Masturbation and guilt should never meet. If you make your teen feel bad about this healthy sexual act, a long road of shame and confusion lies ahead.
To fully understand my pro-teen-masturbation stance, you have to understand my background. I grew up in a very, very religious home. My parents were missionaries. My dad was later a pastor. After my parents divorced and my mom remarried, I even attended Bible college as a young adult with my mom and stepdad.
I don’t regret my time as a super-Christian — it helped me develop a strong relationship with God that still holds true as I discover myself outside of the religious box. I do regret some of the crazy crap that I was taught as a Christian teen and young adult. This crap is hard to scrape off my shoe and still sticks with me today.
The most vivid story I can remember about how Christianity affected my view of sex goes a little something like this: As a teen, I had never masturbated. I was told flat out at youth group that it was wrong, and even one dirty thought could send you down the slippery slope of porn addiction.
I asked my mom the question, “Is it wrong to masturbate?” To her credit, my mom has now changed her views, but at the time she said, “Yes. The only person who is allowed to touch your body is your husband.”
There is so much wrong with that statement that I don’t even know where to begin. I was never given the guidance to love and care for my body and my sexuality first of all. I didn’t matter because someday I would just grow up to be “the wife.” My body would always belong to another.
But the teen abstinence sword cuts both ways. My husband, the son of a lifelong pastor, has a similar story from growing up in a Christian household. As a teenager, my father-in-law found my husband’s porn that he had picked up from the trash, as ninth graders are wont to do.
When he discovered the sinful porn that my husband was hoarding, he sat him down and said, “What if these women were your mother?”
Just no. As a parent, I can now see that both of these responses are terrible. I don’t necessarily fault our parents at the time, but I do fault strict religion that enforces absolute rules about sex and masturbation.

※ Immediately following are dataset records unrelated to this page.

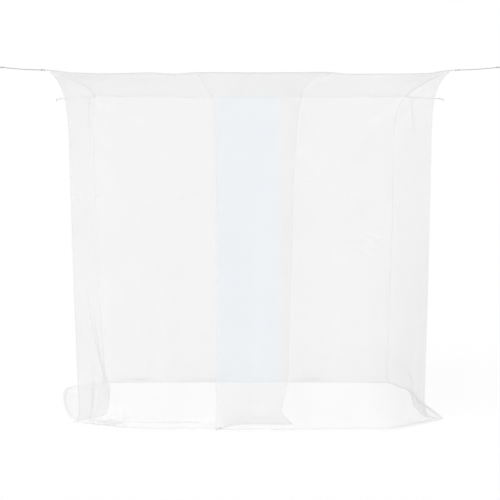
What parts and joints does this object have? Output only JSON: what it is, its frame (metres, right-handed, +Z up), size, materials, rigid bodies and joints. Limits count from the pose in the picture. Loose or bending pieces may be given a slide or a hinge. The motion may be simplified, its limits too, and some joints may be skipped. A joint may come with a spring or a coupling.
{
  "type": "hanging mosquito net",
  "caption": "Box mosquito net for a double bed, hung by cords from its roof corners, with overlapping curtain doors in front and a loose skirt on the floor.",
  "frame": {"origin": "on the floor, under the middle of the roof", "axes": "+Z up, -Y out of the front with the overlapping doors, +X to the right seen from the front"},
  "size_m": [2.75, 2.426, 2.015],
  "materials": {
    "netting": "matte",
    "tape": "matte",
    "hem": "matte",
    "webbing": "matte",
    "cord": "matte",
    "hook_plastic": "satin",
    "pad_foam": "matte"
  },
  "bodies": {
    "root": {"roof_panel": "netting", "rear_wall": "netting", "left_wall": "netting", "right_wall": "netting", "left_front_panel": "netting", "right_front_panel": "netting", "roof_tape_front": "tape", "roof_tape_rear": "tape", "roof_tape_left": "tape", "roof_tape_right": "tape", "rear_hem": "hem", "left_hem": "hem", "right_hem": "hem", "left_front_hem": "hem", "right_front_hem": "hem", "left_upper_binding": "tape", "right_upper_binding": "tape", "corner_tape_front_left": "tape", "corner_loop_front_left": "webbing", "cord_front_left": "cord", "loop_knot_front_left": "cord", "hook_knot_front_left": "cord", "wall_hook_front_left": "hook_plastic", "adhesive_pad_front_left": "pad_foam", "corner_tape_front_right": "tape", "corner_loop_front_right": "webbing", "cord_front_right": "cord", "loop_knot_front_right": "cord", "hook_knot_front_right": "cord", "wall_hook_front_right": "hook_plastic", "adhesive_pad_front_right": "pad_foam", "corner_tape_rear_left": "tape", "corner_loop_rear_left": "webbing", "cord_rear_left": "cord", "loop_knot_rear_left": "cord", "hook_knot_rear_left": "cord", "wall_hook_rear_left": "hook_plastic", "adhesive_pad_rear_left": "pad_foam", "corner_tape_rear_right": "tape", "corner_loop_rear_right": "webbing", "cord_rear_right": "cord", "loop_knot_rear_right": "cord", "hook_knot_rear_right": "cord", "wall_hook_rear_right": "hook_plastic", "adhesive_pad_rear_right": "pad_foam", "cord_tail_rear_left": "cord", "cord_tail_rear_right": "cord"},
    "left_door": {"left_door_flap": "netting", "left_door_hem": "hem", "left_door_binding": "tape"},
    "right_door": {"right_door_flap": "netting", "right_door_hem": "hem", "right_door_binding": "tape"}
  },
  "joints": [
    {"name": "left_door_fold", "type": "hinge", "parent": "root", "child": "left_door", "pos_m": [-0.62, -0.97019, 0.035], "axis": [0.4588, -0.0049, 0.8885], "range_deg": [0, 110]},
    {"name": "right_door_fold", "type": "hinge", "parent": "root", "child": "right_door", "pos_m": [0.62, -0.99981, 0.035], "axis": [-0.4294, 0.005, 0.9031], "range_deg": [0, 110]}
  ]
}
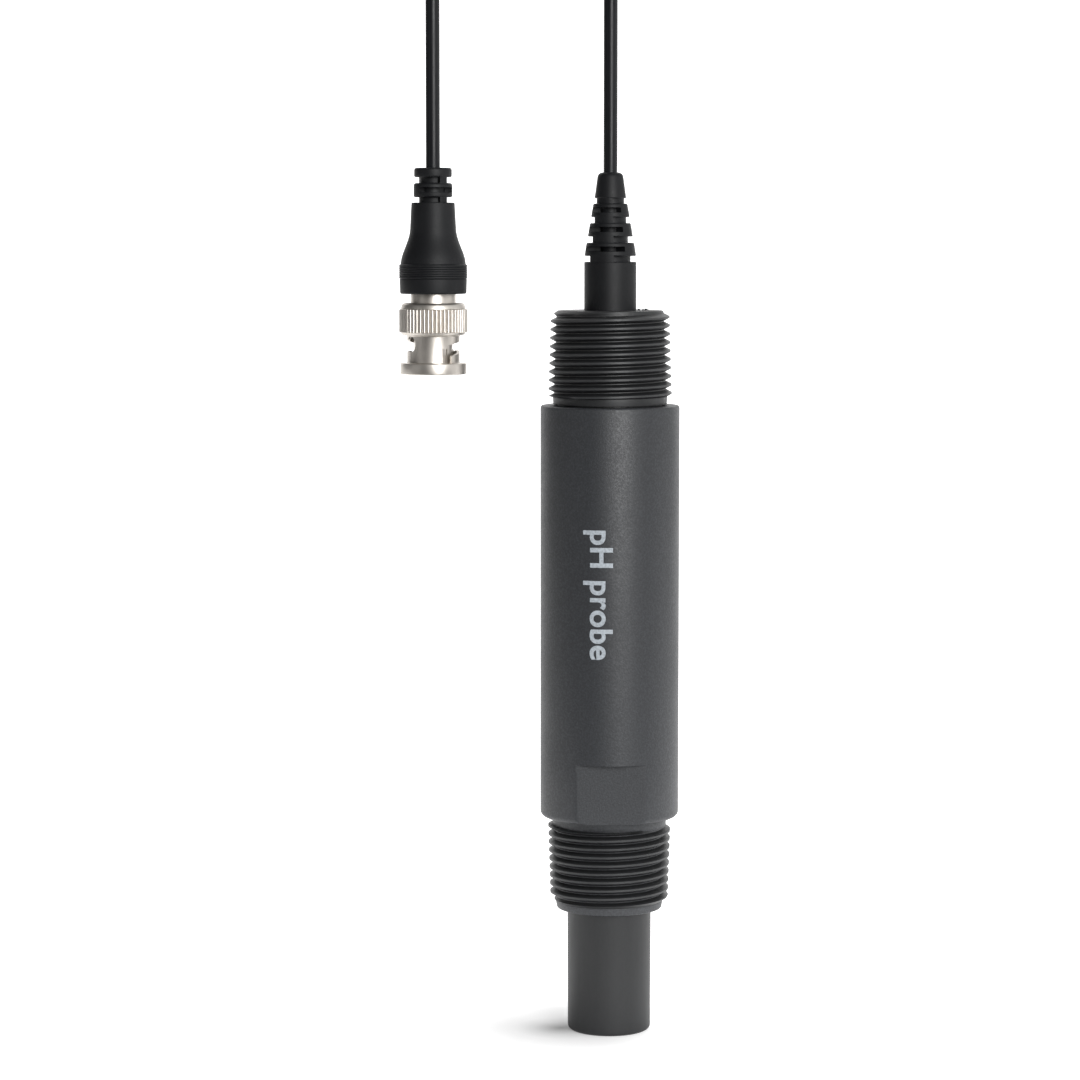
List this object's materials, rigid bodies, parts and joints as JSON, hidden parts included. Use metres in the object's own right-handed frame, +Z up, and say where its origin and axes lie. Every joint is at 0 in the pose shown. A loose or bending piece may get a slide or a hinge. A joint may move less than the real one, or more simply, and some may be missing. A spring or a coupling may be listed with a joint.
{
  "type": "inline ph probe",
  "caption": "Inline water-quality probe: grey barrel with a taper pipe thread at each end, recessed glass bulb in a tip sleeve, strain relief and coaxial lead with a bayonet plug.",
  "frame": {"origin": "centre of the process thread's end face, on the probe's axis, where the probe enters its fitting", "axes": "+Z up the probe's axis towards the lead, -Y towards the front wrench flat, +X completes a right-handed frame; the lead's plug hangs towards -X"},
  "size_m": [0.0595, 0.0435, 0.2692],
  "materials": {
    "housing_plastic": "moulded mid grey, fine pebbled texture",
    "cap_plastic": "moulded dark grey",
    "boot_rubber": "soft satin black",
    "cable_jacket": "smooth black jacket",
    "tie_plastic": "black nylon strap",
    "seal_rubber": "matt black",
    "clear_glass": "polished clear glass",
    "porous_white": "white fluoropolymer",
    "potting_resin": "cast epoxy",
    "silver_wire": "drawn silver",
    "nickel_plate": "warm nickel plating, lightly satin",
    "gold_plate": "gold plating"
  },
  "bodies": {
    "probe": {"housing": "housing_plastic", "rear_threaded_cap": "cap_plastic", "cap_o_ring": "seal_rubber", "strain_relief": "boot_rubber", "sensing_bulb": "clear_glass", "glass_stem": "clear_glass", "measuring_wire": "silver_wire", "reference_wire": "silver_wire", "junction_ring": "porous_white", "tip_o_ring": "seal_rubber", "stem_spacer": "porous_white", "stem_seal": "seal_rubber", "signal_lead": "cable_jacket", "reference_lead": "cable_jacket", "potting_plug": "potting_resin", "inner_cable": "cable_jacket", "cable_riser": "cable_jacket", "cable_coil": "cable_jacket", "cable_drop": "cable_jacket", "cable_tie": "tie_plastic", "wave_washer": "nickel_plate", "retaining_ring": "nickel_plate", "plug_body": "nickel_plate", "outer_contact": "nickel_plate", "insulator": "porous_white", "centre_pin": "gold_plate", "plug_gasket": "seal_rubber", "crimp_ferrule": "nickel_plate", "plug_boot": "boot_rubber"},
    "thrust_washer": {"thrust_washer": "nickel_plate"},
    "coupling_nut": {"coupling_nut": "nickel_plate"}
  },
  "joints": [
    {"name": "nut_draw", "type": "slide", "parent": "probe", "child": "thrust_washer", "axis": [0, 0, -1], "range_m": [0, 0.0005], "stiffness_N_per_m": 2000, "springref_m": -0.0005, "deforming": ["wave_washer"]},
    {"name": "nut_turn", "type": "hinge", "parent": "thrust_washer", "child": "coupling_nut", "pos_m": [-0.03738, -0.02135, 0.1246], "axis": [0, 0, 1], "continuous": true}
  ]
}
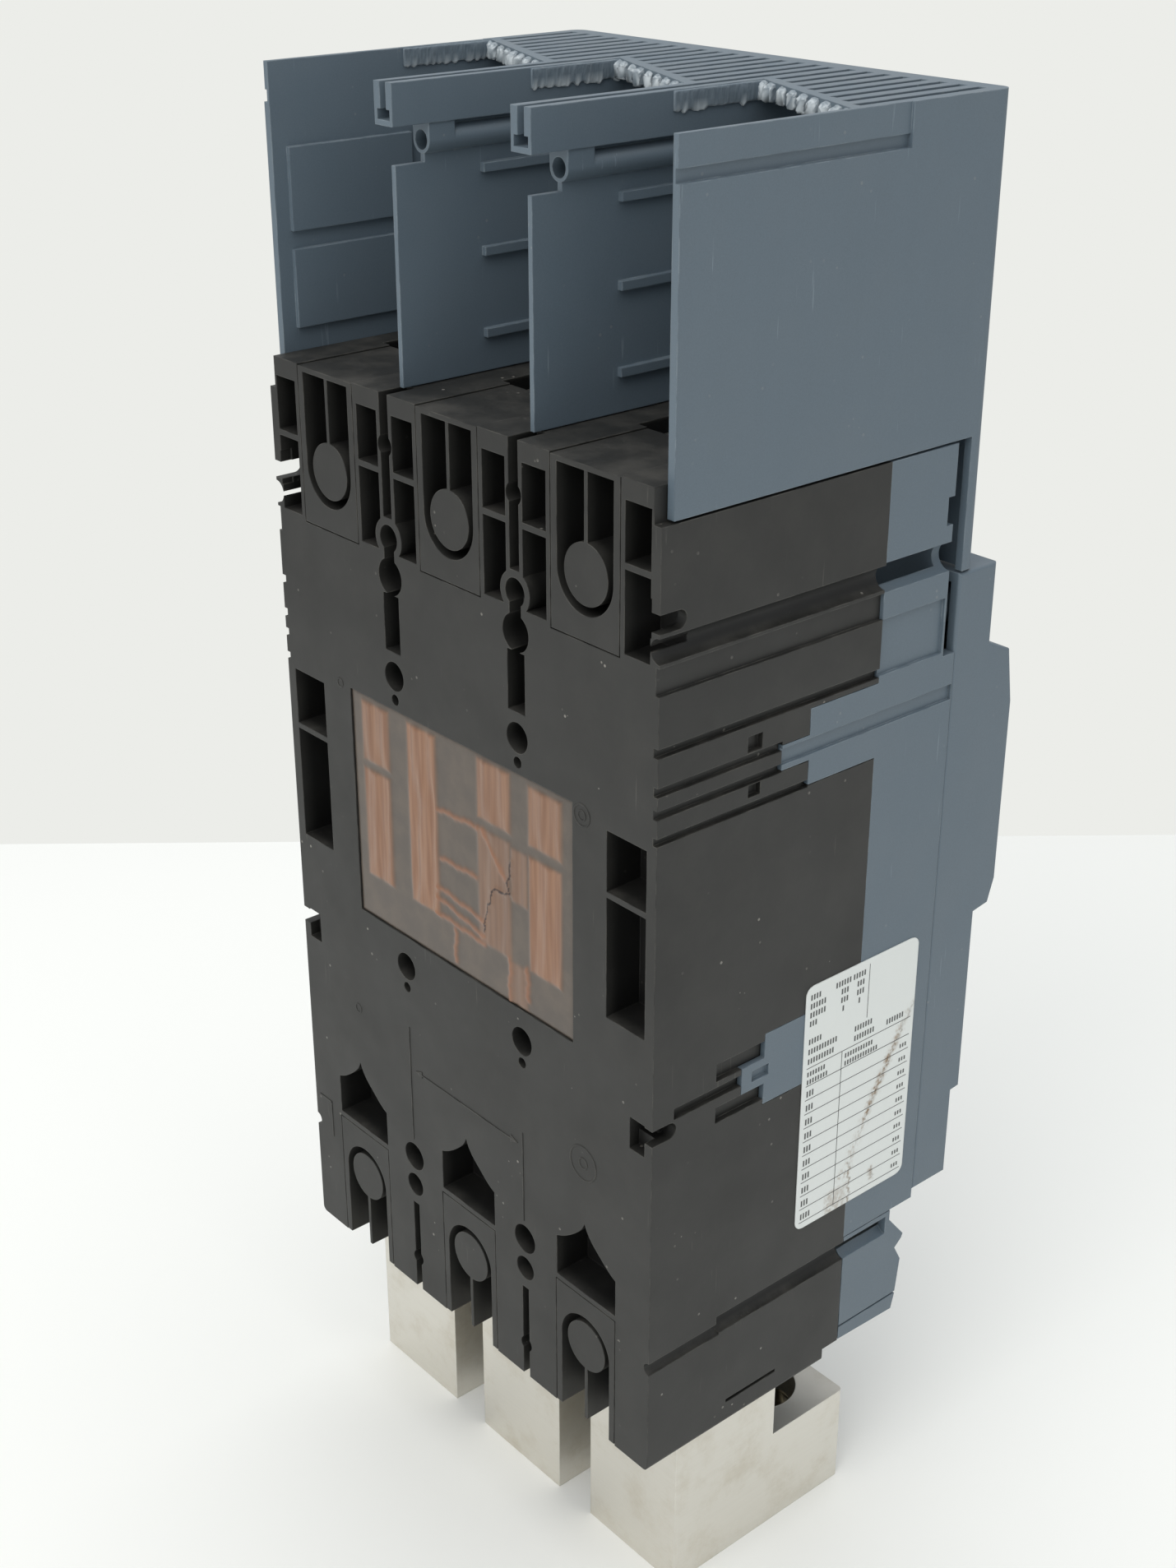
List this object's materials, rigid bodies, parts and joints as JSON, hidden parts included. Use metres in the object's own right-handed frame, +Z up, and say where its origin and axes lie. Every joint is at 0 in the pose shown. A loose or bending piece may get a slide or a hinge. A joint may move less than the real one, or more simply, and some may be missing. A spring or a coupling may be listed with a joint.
{
  "type": "circuit breaker",
  "caption": "Moulded-case circuit breaker with black base, blue-grey front and extended terminal cover, toggle handle, and aluminium wire lugs on the load side.",
  "frame": {"origin": "centre of the four panel-mounting holes, on the plane of the back", "axes": "+X right seen from the front, -Y out of the front, +Z up (line terminals on top)"},
  "size_m": [0.1383, 0.1359, 0.3668],
  "materials": {
    "black_thermoset": "black filled thermoset, fine moulded grain",
    "grey_plastic": "blue-grey moulded thermoplastic, satin",
    "film": "copper-brown insulating film, creased",
    "label": "white printed label, satin",
    "lug_metal": "tinned extruded aluminium, light scratches",
    "copper": "silver-plated copper bar",
    "contact_silver": "silver alloy contact pad",
    "steel": "zinc-plated steel",
    "rotor_plastic": "brown glass-filled insulating plastic",
    "fibre": "deionising plates in vulcanised-fibre cheeks",
    "toggle_plastic": "near-black handle plastic",
    "button_plastic": "red push-button plastic",
    "dial_plastic": "light dial plastic",
    "window": "clear polycarbonate flap",
    "board": "green circuit board",
    "transformer": "cast-resin current transformer"
  },
  "bodies": {
    "housing": {"base_housing": "black_thermoset", "front_cover": "grey_plastic", "front_lid": "grey_plastic", "terminal_cover": "grey_plastic", "lower_terminal_cover": "grey_plastic", "upper_insert_left": "black_thermoset", "upper_insert_centre": "black_thermoset", "upper_insert_right": "black_thermoset", "lower_insert_left": "black_thermoset", "lower_insert_centre": "black_thermoset", "lower_insert_right": "black_thermoset", "rear_insulating_film": "film", "rating_label": "label", "wire_lug_left": "lug_metal", "wire_lug_centre": "lug_metal", "wire_lug_right": "lug_metal", "line_terminal_left": "copper", "line_terminal_centre": "copper", "line_terminal_right": "copper", "load_terminal_left": "copper", "load_terminal_centre": "copper", "load_terminal_right": "copper", "fixed_contacts": "contact_silver", "arc_chute_upper_left": "fibre", "arc_chute_upper_centre": "fibre", "arc_chute_upper_right": "fibre", "arc_chute_lower_left": "fibre", "arc_chute_lower_centre": "fibre", "arc_chute_lower_right": "fibre", "mechanism_side_plates": "steel", "trip_unit_case": "toggle_plastic", "trip_unit_board": "board", "current_transformer_left": "transformer", "current_transformer_centre": "transformer", "current_transformer_right": "transformer", "terminal_screws": "steel", "terminal_nuts": "steel", "cover_screws": "steel", "lid_screws": "steel"},
    "toggle": {"toggle_handle": "toggle_plastic", "handle_yoke": "steel", "main_springs": "steel"},
    "contact_shaft": {"contact_rotor": "rotor_plastic", "moving_contact_left": "copper", "moving_contact_centre": "copper", "moving_contact_right": "copper"},
    "cradle": {"cradle": "steel"},
    "trip_shaft": {"trip_bar": "rotor_plastic"},
    "trip_button": {"trip_button": "button_plastic", "trip_button_spring": "steel"},
    "overload_dial": {"overload_dial": "dial_plastic"},
    "short_circuit_dial": {"short_circuit_dial": "dial_plastic"},
    "setting_window": {"setting_window": "window"},
    "lug_screw_left": {"lug_screw_left": "steel"},
    "lug_screw_centre": {"lug_screw_centre": "steel"},
    "lug_screw_right": {"lug_screw_right": "steel"}
  },
  "joints": [
    {"name": "toggle_pivot", "type": "hinge", "parent": "housing", "child": "toggle", "pos_m": [0, -0.064, 0.024], "axis": [-1, 0, 0], "range_deg": [0, 26]},
    {"name": "contact_shaft_pivot", "type": "hinge", "parent": "housing", "child": "contact_shaft", "pos_m": [0, -0.04, 0.034], "axis": [-1, 0, 0], "range_deg": [0, 28]},
    {"name": "cradle_pivot", "type": "hinge", "parent": "housing", "child": "cradle", "pos_m": [0, -0.082, 0.048], "axis": [1, 0, 0], "range_deg": [-10, 0]},
    {"name": "trip_button_slide", "type": "slide", "parent": "housing", "child": "trip_button", "axis": [0, 1, 0], "range_m": [0, 0.003], "stiffness_N_per_m": 400, "springref_m": -0.001},
    {"name": "trip_bar_pivot", "type": "hinge", "parent": "housing", "child": "trip_shaft", "pos_m": [0, -0.062, -0.004], "axis": [1, 0, 0], "range_deg": [0, 24]},
    {"name": "overload_dial_turn", "type": "hinge", "parent": "housing", "child": "overload_dial", "pos_m": [-0.024, -0.1051, -0.0437], "axis": [0, -1, 0], "range_deg": [-135, 135]},
    {"name": "short_circuit_dial_turn", "type": "hinge", "parent": "housing", "child": "short_circuit_dial", "pos_m": [-0.002, -0.1051, -0.0437], "axis": [0, -1, 0], "range_deg": [-135, 135]},
    {"name": "setting_window_hinge", "type": "hinge", "parent": "housing", "child": "setting_window", "pos_m": [-0.011, -0.1096, -0.0558], "axis": [1, 0, 0], "range_deg": [0, 95]},
    {"name": "lug_screw_left_travel", "type": "slide", "parent": "housing", "child": "lug_screw_left", "axis": [0, 1, 0], "range_m": [0, 0.017]},
    {"name": "lug_screw_centre_travel", "type": "slide", "parent": "housing", "child": "lug_screw_centre", "axis": [0, 1, 0], "range_m": [0, 0.017]},
    {"name": "lug_screw_right_travel", "type": "slide", "parent": "housing", "child": "lug_screw_right", "axis": [0, 1, 0], "range_m": [0, 0.017]}
  ],
  "couplings": [
    {"joint": "contact_shaft_pivot", "follows": "toggle_pivot", "ratio": 1.0769},
    {"joint": "trip_bar_pivot", "follows": "trip_button_slide", "rad_per_m": 139.63}
  ]
}
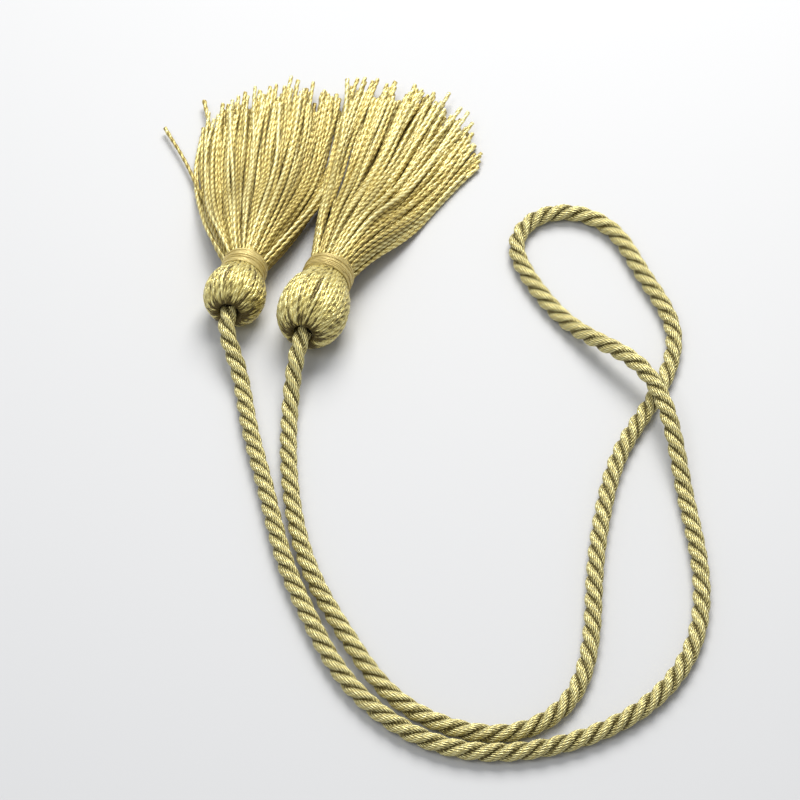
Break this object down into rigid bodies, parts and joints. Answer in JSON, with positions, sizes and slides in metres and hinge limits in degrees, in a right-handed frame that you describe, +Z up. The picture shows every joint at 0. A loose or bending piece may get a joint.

If you are wondering how and when to talk to your teen about masturbation, do it now. Do it yesterday. Do it often. Thankfully, I have worked through many of these issues and have a very healthy sex life with my husband. But it didn’t come easy. I had to knock down walls and challenge stigmas that made me feel guilty for the act of self-pleasure. Now I know that self-pleasure is a great and natural thing and is even necessary to support your sex life.
There aren’t many parenting don’ts on my list, but this is a big one: Don’t make your teens feel guilty about masturbation and sex. It absolutely will affect them for the rest of their life.